>> begin Provided records

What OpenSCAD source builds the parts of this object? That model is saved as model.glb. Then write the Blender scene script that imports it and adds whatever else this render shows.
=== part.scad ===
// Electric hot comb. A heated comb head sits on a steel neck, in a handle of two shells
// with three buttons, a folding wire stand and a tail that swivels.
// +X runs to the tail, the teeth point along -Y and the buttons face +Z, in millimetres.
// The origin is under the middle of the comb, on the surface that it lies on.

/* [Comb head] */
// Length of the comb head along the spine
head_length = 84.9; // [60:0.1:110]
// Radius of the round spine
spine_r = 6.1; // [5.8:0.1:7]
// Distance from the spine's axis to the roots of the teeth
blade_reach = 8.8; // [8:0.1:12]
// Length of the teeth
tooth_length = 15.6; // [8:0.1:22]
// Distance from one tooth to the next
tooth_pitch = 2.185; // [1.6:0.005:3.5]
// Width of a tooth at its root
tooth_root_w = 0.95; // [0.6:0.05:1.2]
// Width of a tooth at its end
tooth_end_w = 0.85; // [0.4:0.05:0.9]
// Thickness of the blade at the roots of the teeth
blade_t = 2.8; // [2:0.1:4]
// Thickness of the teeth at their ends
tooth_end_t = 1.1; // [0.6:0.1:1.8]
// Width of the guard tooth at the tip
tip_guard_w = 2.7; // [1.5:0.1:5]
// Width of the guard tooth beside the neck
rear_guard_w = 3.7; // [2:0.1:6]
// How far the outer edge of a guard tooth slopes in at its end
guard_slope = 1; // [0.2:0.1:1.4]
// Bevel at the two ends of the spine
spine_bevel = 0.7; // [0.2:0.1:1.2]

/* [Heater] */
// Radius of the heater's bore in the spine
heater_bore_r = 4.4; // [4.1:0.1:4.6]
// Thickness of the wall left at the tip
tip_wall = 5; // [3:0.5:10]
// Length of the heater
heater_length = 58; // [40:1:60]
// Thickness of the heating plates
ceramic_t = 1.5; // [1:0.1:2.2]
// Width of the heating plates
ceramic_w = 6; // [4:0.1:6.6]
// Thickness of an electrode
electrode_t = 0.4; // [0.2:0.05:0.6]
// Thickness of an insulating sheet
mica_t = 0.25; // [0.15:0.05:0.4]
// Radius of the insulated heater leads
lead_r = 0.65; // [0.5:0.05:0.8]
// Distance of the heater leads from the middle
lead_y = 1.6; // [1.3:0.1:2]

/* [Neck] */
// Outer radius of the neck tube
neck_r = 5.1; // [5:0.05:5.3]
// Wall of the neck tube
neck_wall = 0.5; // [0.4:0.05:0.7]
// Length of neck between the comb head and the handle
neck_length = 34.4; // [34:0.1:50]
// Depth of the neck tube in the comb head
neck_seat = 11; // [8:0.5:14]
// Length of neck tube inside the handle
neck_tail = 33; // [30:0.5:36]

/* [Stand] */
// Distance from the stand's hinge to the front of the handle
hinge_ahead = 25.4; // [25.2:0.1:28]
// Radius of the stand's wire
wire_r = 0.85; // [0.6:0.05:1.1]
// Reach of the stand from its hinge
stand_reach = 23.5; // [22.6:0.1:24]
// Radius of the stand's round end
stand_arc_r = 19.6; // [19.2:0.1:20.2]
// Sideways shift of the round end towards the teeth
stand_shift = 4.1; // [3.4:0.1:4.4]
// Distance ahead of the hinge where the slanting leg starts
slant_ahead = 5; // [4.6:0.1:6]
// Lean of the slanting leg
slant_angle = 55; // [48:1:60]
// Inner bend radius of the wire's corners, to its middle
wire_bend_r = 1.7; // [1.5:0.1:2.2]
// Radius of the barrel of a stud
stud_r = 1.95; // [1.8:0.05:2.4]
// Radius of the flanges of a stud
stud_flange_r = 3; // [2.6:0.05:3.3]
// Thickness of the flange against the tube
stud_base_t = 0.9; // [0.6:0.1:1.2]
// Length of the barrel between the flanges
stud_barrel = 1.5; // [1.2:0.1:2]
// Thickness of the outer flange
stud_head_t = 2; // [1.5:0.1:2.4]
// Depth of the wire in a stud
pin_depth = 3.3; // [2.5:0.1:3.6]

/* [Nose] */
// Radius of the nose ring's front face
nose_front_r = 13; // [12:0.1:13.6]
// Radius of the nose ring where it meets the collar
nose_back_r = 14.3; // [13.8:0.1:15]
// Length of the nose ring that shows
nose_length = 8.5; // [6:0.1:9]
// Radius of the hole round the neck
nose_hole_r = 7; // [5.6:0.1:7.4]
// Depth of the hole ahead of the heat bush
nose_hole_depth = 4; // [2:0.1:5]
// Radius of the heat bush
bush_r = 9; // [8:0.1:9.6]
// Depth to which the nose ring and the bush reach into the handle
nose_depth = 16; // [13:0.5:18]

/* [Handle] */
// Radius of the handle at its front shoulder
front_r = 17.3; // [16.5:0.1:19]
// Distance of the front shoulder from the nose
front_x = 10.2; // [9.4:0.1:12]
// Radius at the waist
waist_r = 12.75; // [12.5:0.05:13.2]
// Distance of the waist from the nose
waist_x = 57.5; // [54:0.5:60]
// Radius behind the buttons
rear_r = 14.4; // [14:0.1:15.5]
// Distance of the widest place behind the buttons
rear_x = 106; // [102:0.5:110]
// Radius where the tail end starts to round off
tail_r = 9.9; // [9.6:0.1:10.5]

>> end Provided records
>> begin Provided records

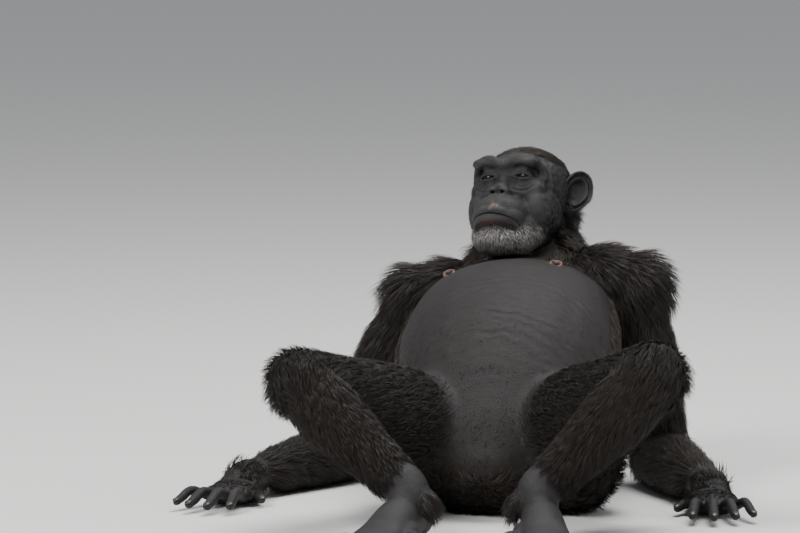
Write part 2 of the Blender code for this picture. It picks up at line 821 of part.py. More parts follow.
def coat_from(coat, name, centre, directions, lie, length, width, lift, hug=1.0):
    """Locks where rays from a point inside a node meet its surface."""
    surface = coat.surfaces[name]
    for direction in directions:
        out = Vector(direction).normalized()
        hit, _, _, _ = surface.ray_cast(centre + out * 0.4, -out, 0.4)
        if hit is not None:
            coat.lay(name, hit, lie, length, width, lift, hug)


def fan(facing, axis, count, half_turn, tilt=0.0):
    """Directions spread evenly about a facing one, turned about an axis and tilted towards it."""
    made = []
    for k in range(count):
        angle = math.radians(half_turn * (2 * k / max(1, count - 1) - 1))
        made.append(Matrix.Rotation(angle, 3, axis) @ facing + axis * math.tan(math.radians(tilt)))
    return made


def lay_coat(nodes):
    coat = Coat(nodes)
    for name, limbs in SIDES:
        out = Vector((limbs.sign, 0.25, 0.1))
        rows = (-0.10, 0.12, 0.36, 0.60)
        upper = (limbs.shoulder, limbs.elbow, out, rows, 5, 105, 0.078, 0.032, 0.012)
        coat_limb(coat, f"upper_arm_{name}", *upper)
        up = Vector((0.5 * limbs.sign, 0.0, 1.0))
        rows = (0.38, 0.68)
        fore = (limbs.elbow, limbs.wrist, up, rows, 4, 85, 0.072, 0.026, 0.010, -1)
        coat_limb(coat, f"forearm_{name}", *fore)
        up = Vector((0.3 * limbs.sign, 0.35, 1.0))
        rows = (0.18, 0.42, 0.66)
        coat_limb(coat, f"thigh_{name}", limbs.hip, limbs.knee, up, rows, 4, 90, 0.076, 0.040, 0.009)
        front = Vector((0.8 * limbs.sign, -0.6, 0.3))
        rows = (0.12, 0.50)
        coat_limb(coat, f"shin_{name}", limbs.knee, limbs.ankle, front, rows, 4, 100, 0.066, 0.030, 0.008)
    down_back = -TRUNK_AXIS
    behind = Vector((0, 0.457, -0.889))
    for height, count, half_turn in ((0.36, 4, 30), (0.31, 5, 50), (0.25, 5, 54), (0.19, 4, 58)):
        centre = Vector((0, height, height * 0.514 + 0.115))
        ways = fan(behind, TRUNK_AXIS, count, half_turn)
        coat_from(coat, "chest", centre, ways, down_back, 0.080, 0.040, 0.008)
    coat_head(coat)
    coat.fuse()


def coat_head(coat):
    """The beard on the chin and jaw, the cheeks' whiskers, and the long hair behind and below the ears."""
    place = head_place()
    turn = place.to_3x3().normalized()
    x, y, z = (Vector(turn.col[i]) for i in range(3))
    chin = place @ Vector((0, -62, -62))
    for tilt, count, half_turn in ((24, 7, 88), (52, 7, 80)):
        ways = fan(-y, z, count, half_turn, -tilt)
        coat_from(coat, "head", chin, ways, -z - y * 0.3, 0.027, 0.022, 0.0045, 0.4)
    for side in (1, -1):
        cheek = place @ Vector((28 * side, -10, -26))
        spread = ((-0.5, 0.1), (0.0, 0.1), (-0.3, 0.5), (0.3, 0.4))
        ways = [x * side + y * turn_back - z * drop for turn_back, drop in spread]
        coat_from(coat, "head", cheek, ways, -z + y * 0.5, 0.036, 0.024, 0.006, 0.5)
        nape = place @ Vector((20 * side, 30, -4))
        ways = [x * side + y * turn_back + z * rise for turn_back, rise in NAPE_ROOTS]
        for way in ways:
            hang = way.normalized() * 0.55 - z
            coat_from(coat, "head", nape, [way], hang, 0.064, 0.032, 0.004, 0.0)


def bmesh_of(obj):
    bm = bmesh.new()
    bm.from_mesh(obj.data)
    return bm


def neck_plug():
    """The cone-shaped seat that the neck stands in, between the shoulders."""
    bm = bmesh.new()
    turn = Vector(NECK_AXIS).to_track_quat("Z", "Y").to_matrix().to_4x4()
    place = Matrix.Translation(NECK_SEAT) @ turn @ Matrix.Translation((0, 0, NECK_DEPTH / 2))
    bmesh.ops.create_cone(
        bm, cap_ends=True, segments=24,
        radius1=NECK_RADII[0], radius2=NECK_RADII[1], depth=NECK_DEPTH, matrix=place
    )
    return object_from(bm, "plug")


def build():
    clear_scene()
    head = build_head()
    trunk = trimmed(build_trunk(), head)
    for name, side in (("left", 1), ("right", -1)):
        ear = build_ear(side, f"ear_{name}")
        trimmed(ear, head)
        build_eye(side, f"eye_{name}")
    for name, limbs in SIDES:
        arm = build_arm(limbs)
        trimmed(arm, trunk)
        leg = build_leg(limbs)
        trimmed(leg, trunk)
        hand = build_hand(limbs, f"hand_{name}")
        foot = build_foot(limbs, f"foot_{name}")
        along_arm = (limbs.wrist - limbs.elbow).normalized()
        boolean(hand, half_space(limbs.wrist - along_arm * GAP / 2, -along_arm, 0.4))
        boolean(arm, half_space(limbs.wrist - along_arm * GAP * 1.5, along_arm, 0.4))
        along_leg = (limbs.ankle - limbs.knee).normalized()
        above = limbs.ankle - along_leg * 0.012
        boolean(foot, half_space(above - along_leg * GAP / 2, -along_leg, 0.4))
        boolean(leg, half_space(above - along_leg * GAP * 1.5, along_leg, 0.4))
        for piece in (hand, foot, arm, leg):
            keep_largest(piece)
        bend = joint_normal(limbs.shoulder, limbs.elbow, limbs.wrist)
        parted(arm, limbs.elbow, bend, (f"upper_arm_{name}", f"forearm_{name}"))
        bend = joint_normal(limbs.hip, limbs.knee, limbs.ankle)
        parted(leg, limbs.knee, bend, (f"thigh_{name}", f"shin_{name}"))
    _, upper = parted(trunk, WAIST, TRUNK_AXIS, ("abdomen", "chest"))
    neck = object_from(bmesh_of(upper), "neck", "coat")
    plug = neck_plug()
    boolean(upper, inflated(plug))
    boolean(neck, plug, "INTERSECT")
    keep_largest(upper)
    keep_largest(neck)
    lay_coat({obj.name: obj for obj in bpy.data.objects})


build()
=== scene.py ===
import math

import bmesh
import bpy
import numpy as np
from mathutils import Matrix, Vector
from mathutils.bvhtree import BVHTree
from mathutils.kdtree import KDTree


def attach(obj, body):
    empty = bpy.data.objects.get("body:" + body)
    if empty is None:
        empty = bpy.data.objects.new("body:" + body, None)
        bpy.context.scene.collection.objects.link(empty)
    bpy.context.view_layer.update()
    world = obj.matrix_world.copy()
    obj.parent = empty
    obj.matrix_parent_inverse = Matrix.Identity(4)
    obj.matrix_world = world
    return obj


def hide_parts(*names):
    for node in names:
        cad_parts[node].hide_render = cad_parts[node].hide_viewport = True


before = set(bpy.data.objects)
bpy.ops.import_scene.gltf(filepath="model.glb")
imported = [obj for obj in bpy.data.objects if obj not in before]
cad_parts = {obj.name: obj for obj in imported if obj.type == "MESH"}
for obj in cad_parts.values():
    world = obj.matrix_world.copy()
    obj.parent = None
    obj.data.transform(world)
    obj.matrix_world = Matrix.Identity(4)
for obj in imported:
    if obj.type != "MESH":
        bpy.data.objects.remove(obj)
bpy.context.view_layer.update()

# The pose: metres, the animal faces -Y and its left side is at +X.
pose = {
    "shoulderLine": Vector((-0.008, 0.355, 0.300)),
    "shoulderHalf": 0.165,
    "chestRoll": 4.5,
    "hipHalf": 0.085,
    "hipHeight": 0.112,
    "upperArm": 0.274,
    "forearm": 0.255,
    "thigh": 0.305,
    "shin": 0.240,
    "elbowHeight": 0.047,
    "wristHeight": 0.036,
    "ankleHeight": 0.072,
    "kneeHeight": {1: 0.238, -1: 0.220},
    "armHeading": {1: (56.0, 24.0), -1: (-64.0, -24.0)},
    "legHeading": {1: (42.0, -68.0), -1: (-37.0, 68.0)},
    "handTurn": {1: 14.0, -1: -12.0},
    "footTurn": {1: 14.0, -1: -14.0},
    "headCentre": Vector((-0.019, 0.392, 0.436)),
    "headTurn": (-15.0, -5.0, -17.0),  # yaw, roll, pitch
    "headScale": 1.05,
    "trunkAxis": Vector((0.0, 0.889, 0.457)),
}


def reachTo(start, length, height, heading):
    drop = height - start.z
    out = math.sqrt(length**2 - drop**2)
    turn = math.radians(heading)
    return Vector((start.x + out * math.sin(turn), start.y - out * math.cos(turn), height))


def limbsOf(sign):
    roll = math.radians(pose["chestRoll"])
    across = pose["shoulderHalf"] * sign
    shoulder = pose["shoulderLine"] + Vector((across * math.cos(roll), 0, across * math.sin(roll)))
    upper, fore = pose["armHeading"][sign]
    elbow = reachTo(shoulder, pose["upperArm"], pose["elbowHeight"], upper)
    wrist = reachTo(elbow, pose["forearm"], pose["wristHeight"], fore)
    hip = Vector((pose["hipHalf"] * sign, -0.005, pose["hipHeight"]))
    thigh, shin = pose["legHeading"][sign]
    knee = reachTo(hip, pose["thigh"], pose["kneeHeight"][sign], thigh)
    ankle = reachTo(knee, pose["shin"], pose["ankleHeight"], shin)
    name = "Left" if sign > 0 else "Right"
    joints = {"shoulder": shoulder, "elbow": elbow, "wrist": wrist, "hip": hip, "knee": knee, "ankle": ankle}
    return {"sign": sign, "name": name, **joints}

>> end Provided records

- _Instruction_
Solely the line containing "above = limbs.ankle", the line containing "for node in", and the lines between them are to be given again, exactly as written.

- _Response below_
        above = limbs.ankle - along_leg * 0.012
        boolean(foot, half_space(above - along_leg * GAP / 2, -along_leg, 0.4))
        boolean(leg, half_space(above - along_leg * GAP * 1.5, along_leg, 0.4))
        for piece in (hand, foot, arm, leg):
            keep_largest(piece)
        bend = joint_normal(limbs.shoulder, limbs.elbow, limbs.wrist)
        parted(arm, limbs.elbow, bend, (f"upper_arm_{name}", f"forearm_{name}"))
        bend = joint_normal(limbs.hip, limbs.knee, limbs.ankle)
        parted(leg, limbs.knee, bend, (f"thigh_{name}", f"shin_{name}"))
    _, upper = parted(trunk, WAIST, TRUNK_AXIS, ("abdomen", "chest"))
    neck = object_from(bmesh_of(upper), "neck", "coat")
    plug = neck_plug()
    boolean(upper, inflated(plug))
    boolean(neck, plug, "INTERSECT")
    keep_largest(upper)
    keep_largest(neck)
    lay_coat({obj.name: obj for obj in bpy.data.objects})


build()
=== scene.py ===
import math

import bmesh
import bpy
import numpy as np
from mathutils import Matrix, Vector
from mathutils.bvhtree import BVHTree
from mathutils.kdtree import KDTree


def attach(obj, body):
    empty = bpy.data.objects.get("body:" + body)
    if empty is None:
        empty = bpy.data.objects.new("body:" + body, None)
        bpy.context.scene.collection.objects.link(empty)
    bpy.context.view_layer.update()
    world = obj.matrix_world.copy()
    obj.parent = empty
    obj.matrix_parent_inverse = Matrix.Identity(4)
    obj.matrix_world = world
    return obj


def hide_parts(*names):
    for node in names:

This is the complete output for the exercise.